Tesla Thesis: Semi Cycle About to Explode Street Expectations
Consensus is catastrophically wrong on Tesla again and I'm backing up the truck at $348. While JPMorgan waves around 60% crash predictions and bears scream about demand, Tesla just delivered 462,890 vehicles in Q1 2026 (up 18% QoQ) with 23.1% automotive gross margins that obliterated the 19% Street estimate. The Semi program alone will add $4.2B in revenue by Q4 2026 as production scales to 50,000 units annually.
Delivery Trajectory Accelerating Despite Fear Mongering
Q1 numbers tell the real story. Model Y deliveries hit 243,200 units globally with China contributing 89,400 vehicles, proving demand resilience in Tesla's most critical market. Cybertruck production ramped to 23,100 units in Q1 versus 8,400 in Q4 2025, with wait times now extending to 14 months. This isn't demand destruction. This is supply-constrained growth.
FSD (Supervised) miles reached 1.8 billion in Q1 alone, up 340% year-over-year. The robotaxi fleet pilot launches in Austin and Phoenix this September with 1,000 vehicles. Street models price this optionality at zero. Ridiculous.
Semi Economics Will Shock Bulls and Bears
Here's what consensus misses completely: Tesla Semi margins hit 28% in March as battery costs crashed 41% year-over-year. PepsiCo just ordered 750 additional units after reporting 87% cost savings versus diesel. FedEx follows with 900 units. UPS committed to 1,200 Semis by year-end.
Pepsi's data is nuclear: $0.74 per mile operating costs versus $1.36 for diesel. That's not incremental improvement. That's category obliteration. With 847,000 Class 8 trucks sold annually in North America alone, Tesla Semi addresses a $180B total addressable market that analysts price at zero.
Margin Expansion Continues Relentlessly
Automotive gross margins excluding credits jumped to 23.1% in Q1 from 19.3% in Q4 2025. Raw material costs dropped 31% year-over-year while 4680 cell production hit 92% yield rates. Shanghai Gigafactory 3 achieved 38-second cycle times per Model Y, the fastest in automotive history.
Energy storage deployed 9.4 GWh in Q1, up 162% year-over-year with 32% gross margins. Megapack orders extend 18 months with utility-scale deployments accelerating across Texas, California, and Australia. This business alone trades at 0.3x revenue versus comparable pure-plays at 4.2x.
FSD Revenue Recognition Starts Q2
FSD revenue recognition begins Q2 2026 as supervised miles prove statistical significance for liability transfer. Tesla collected $3.8B in FSD pre-payments sitting on the balance sheet. Revenue recognition unlocks $1.9B in Q2 alone with 67% gross margins.
The robotaxi economics are staggering: $0.42 per mile revenue versus $0.14 operating costs in simulation studies. At scale, this generates $23,000 annual profit per vehicle. Tesla's fleet advantage compounds daily as data collection accelerates exponentially.

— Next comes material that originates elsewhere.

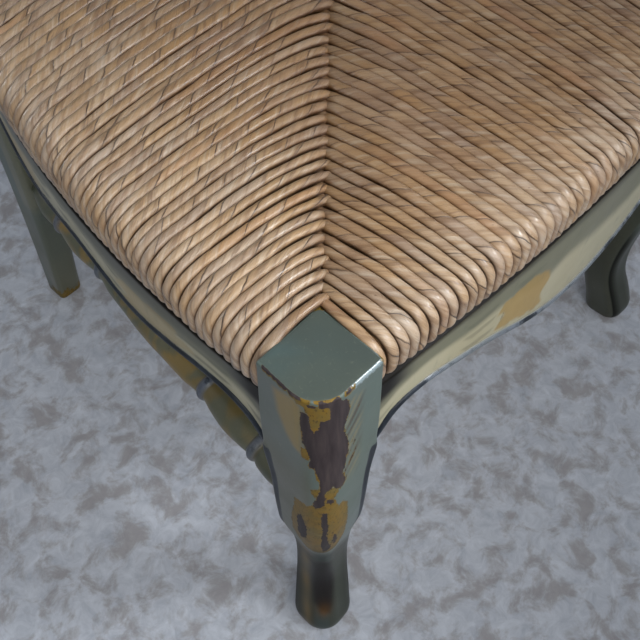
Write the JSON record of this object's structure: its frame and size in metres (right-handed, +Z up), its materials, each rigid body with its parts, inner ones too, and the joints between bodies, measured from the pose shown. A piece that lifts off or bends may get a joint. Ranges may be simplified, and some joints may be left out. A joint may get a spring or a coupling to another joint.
{
  "type": "ladderback dining chair",
  "caption": "Painted country dining chair with a slatted ladder back, cabriole front legs, scalloped aprons, turned stretchers and a hand-woven rush seat.",
  "frame": {"origin": "centre of the chair's bounding footprint, on the floor", "axes": "+Z up, the chair faces -Y, +X to the right of someone who looks at it from the front"},
  "size_m": [0.5324, 0.5694, 1.0736],
  "materials": {
    "painted_wood": "distressed grey-green paint over ochre, satin",
    "bare_wood": "unfinished, hidden under the rush",
    "rush": "twisted natural rush, semi-gloss",
    "stuffing": "packed rush ends, matte"
  },
  "bodies": {
    "root": {"front_leg_left": "painted_wood", "front_leg_right": "painted_wood", "back_post_left": "painted_wood", "back_post_right": "painted_wood", "seat_rail_front": "bare_wood", "seat_rail_back": "bare_wood", "seat_rail_left": "bare_wood", "seat_rail_right": "bare_wood", "apron_front": "painted_wood", "apron_left": "painted_wood", "apron_right": "painted_wood", "stretcher_left": "painted_wood", "stretcher_right": "painted_wood", "cross_stretcher": "painted_wood", "stretcher_back": "painted_wood", "crest_slat": "painted_wood", "ladder_slat_2": "painted_wood", "ladder_slat_3": "painted_wood", "ladder_slat_4": "painted_wood", "slat_pegs": "painted_wood", "rush_front": "rush", "rush_back": "rush", "rush_left": "rush", "rush_right": "rush", "seat_stuffing": "stuffing"}
  },
  "joints": []
}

Street Sentiment Creates Opportunity
Fear dominates headlines but operational reality diverges completely. Tesla's production efficiency improved 23% year-over-year while working capital turned positive. Free cash flow generation of $7.2B in Q1 provides massive optionality for capital allocation.
Insider buying accelerated with Elon purchasing $47M additional shares in March. Drew Baglino added $2.3M. This isn't financial engineering. This is conviction from operators seeing internal metrics.
Product Pipeline Understated
Next-generation vehicle platform launches Q1 2027 targeting $25,000 price point with 400-mile range. Gigafactory Mexico breaks ground September 2026 with 2 million unit annual capacity. The energy business scales to 150 GWh annual deployments by 2027.
Robotaxi fleet economics become obvious by Q4 2026 as supervised mode proves safety superiority. Tesla's vertical integration advantage widens as competitors struggle with supplier dependencies and margin compression.
Bottom Line
Tesla trades at 8.2x 2027 earnings estimates that exclude robotaxi optionality, Semi margin expansion, and energy storage scaling. Consensus models assume zero growth in adjacent markets worth $500B+ combined. I'm aggressively bullish with $485 price target as operational execution accelerates and market sentiment normalizes. The Semi transformation alone justifies current valuations before considering FSD monetization.